Indices [3, 2, 4, 1]         [7, 6, 8] Indices
l = 0    l  p     h           l  p  h  l = 0
p = 1                                  p = 1
h = 3       │                    │     h = 2
            │                    │
            │                    │
     ┌──────┴──────┐      ┌──────┴──────┐
     │             │      │             │

    [1]           [4,3]  [7]           [8]
                   p

              ┌────┴────┐
              │         │
             [3]       [4]

    Base Case: Arrays with 1 element are sorted

    Final Sorted Array:[1, 2, 3, 4, 5, 6, 7, 8]

Initial Setup:

  • Start with the array [3, 2, 8, 5, 1, 7, 6, 4].
  • Choose the middle element as the pivot, here it is 5 (middle in terms of position, not value).
  1. First Partition:
    • Rearrange elements to move those less than 5 to the left and those greater to the right, resulting in two partitions [3, 2, 1, 4] and [8, 7, 6].
    • The pivot 5 is now in its correct position in the sorted array.
  2. Recursion on Sub-arrays:
    • The sub-arrays created on either side of the pivot 5 are not necessarily sorted at this stage.
    • We now apply the same partitioning logic to these sub-arrays.
  3. Recursive Application:
    • Take the left sub-array [3, 2, 1, 4] and choose a pivot, in this case, let’s pick 2.
    • Partition into [1] and [3, 4] around pivot 2. Pivot 2 is now correctly positioned.
    • For the right sub-array [8, 7, 6], choose pivot 7 and partition into [6] and [8] with 7 correctly positioned.
  4. Further Recursion:
    • Continue to recursively apply this partitioning logic.
    • Each recursive call will select a pivot and partition that sub-array.
    • This is repeated until sub-arrays are of size 1 or empty, at which point they are considered sorted.
  5. Completion:
    • With each recursive step, pivots are placed in their correct positions, and the sub-arrays get smaller.
    • The process naturally orders the entire array as each element finds its correct position.
    • The recursion bottoms out when all sub-arrays are sorted, leaving us with the sorted array [1, 2, 3, 4, 5, 6, 7, 8].

In essence, after each partitioning pass, the pivot is correctly positioned.
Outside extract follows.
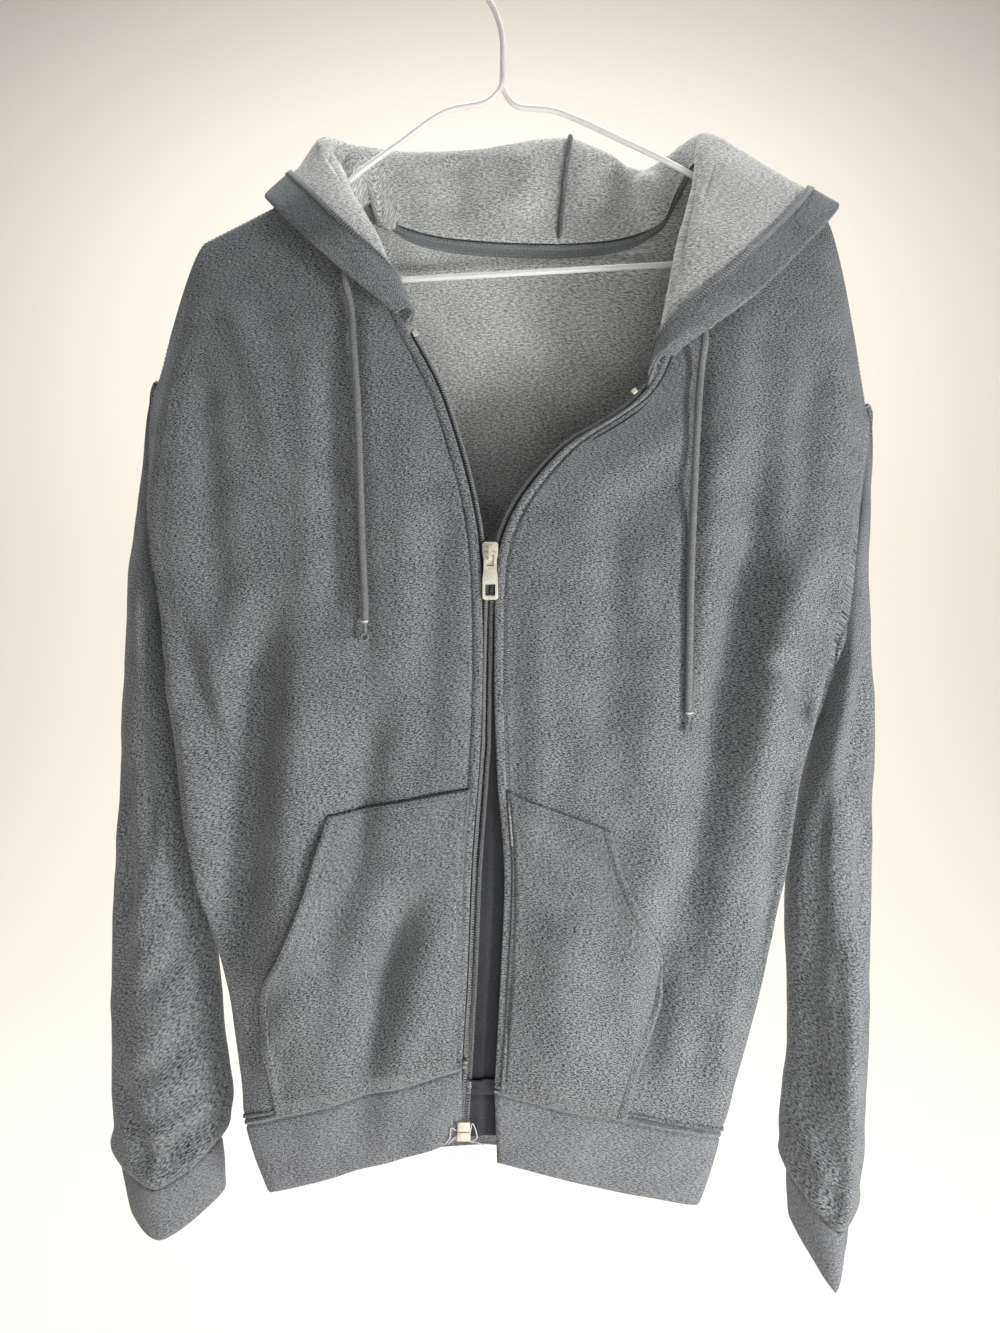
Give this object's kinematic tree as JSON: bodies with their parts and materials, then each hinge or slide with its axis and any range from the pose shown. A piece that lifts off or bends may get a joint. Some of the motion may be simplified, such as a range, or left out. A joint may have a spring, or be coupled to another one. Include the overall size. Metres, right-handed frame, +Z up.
{
  "type": "zip hoodie on a wire hanger",
  "caption": "Half-zipped hooded sweatshirt with ribbed cuffs and hem, slanted front pockets and a drawcord, hanging on a bent wire hanger.",
  "frame": {"origin": "underside of the crown of the hanger's hook, where a rail or wall hook carries it", "axes": "+Z up, +X to the right as seen from the front, the front faces -Y"},
  "size_m": [0.582, 0.1411, 1.0073],
  "materials": {
    "jersey": "brushed fleece, heather blue grey",
    "rib_knit": "ribbed knit, heather grey",
    "dark_tape": "woven tape",
    "coil": "coil and woven tape",
    "nickel": "pale plated metal",
    "braid": "round braid",
    "white_coat": "white plastic coating"
  },
  "bodies": {
    "garment": {"front_left": "jersey", "front_right": "jersey", "back": "jersey", "sleeve_left": "jersey", "sleeve_right": "jersey", "cuff_left": "rib_knit", "cuff_right": "rib_knit", "hem_rib": "rib_knit", "hood_left": "jersey", "hood_right": "jersey", "neck_tape": "dark_tape", "pocket_left": "jersey", "pocket_right": "jersey", "zip_tape_left": "coil", "zip_tape_right": "coil", "zip_slider": "nickel", "top_stop_left": "nickel", "top_stop_right": "nickel", "zip_box": "nickel", "eyelet_left": "nickel", "eyelet_right": "nickel", "drawcord_left": "braid", "drawcord_right": "braid", "hanger": "white_coat"},
    "pull_tab": {"pull_tab": "nickel"}
  },
  "joints": [
    {"name": "pull_tab_hinge", "type": "hinge", "parent": "garment", "child": "pull_tab", "pos_m": [-0.001, -0.03677, -0.4625], "axis": [-1, 0, 0], "range_deg": [0, 160]}
  ]
}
The elements to the left and right of the pivot are not guaranteed to be in the correct order yet. Hence, we recursively apply the partitioning process to the left and right sub-arrays. Through recursion, the array elements are progressively sorted until no unsorted elements remain. This process continues until the base condition of the recursion is met (sub-array length <= 1), at which point the entire array is sorted.

Code

def sort(nums, low, high):
    if low >= high:
        return

    l = low
    h = high
    m = l + (h - l) // 2
    pivot = nums[m]

    while l <= h:

        while nums[l] < pivot:
            l += 1
        while nums[h] > pivot:
            h -= 1

        if l <= h:
            nums[l], nums[h] = nums[h], nums[l]
            l += 1
            h -= 1

    # now pivot is at correct index, sort two partitions
    sort(nums, low, h)
    sort(nums, l, high)

# Test the sort function
arr = [3, 2, 8, 5, 1, 7, 6, 4]
sort(arr, 0, len(arr) - 1)
print(arr)

Complexity Analysis

Time Complexity:

  1. Best Case and Average Case (O(n log n)):
    • In the best case, partitioning divides the array into two equal parts. Therefore, we can express the time complexity with the recurrence relation T(n) = 2T(n/2) + O(n), which is O(n log n).
    • The average case is also O(n log n), which assumes that the partitions are reasonably balanced. In practice, the average case is quite close to the best case.
  2. Worst Case (O(n^2)):
    • The worst case occurs when the partitioning routine produces one subproblem with n-1 elements and one with 0 elements. This can happen if the pivot is the smallest or largest element in the list, leading to an unbalanced partition. In this case, the recurrence relation is T(n) = T(n-1) + T(0) + O(n), which simplifies to T(n) = T(n-1) + O(n). When solved, this gives a time complexity of O(n^2).
    • The worst-case behavior occurs when the pivot is always the smallest or largest element in the array, such as when the array is already sorted or reverse-sorted. This is why choosing a good pivot is crucial for efficiency and why many implementations use heuristics to choose a pivot to avoid the worst-case scenario.

Space Complexity:

  1. Best Case and Average Case (O(log n)):
    • Space complexity is mainly due to the recursive nature of quicksort. In the best and average cases, space complexity is O(log n) due to the log n recursive calls, each requiring its frame on the call stack.
  2. Worst Case (O(n)):
    • In the worst case, space complexity can become O(n) if the depth of the recursion tree becomes n.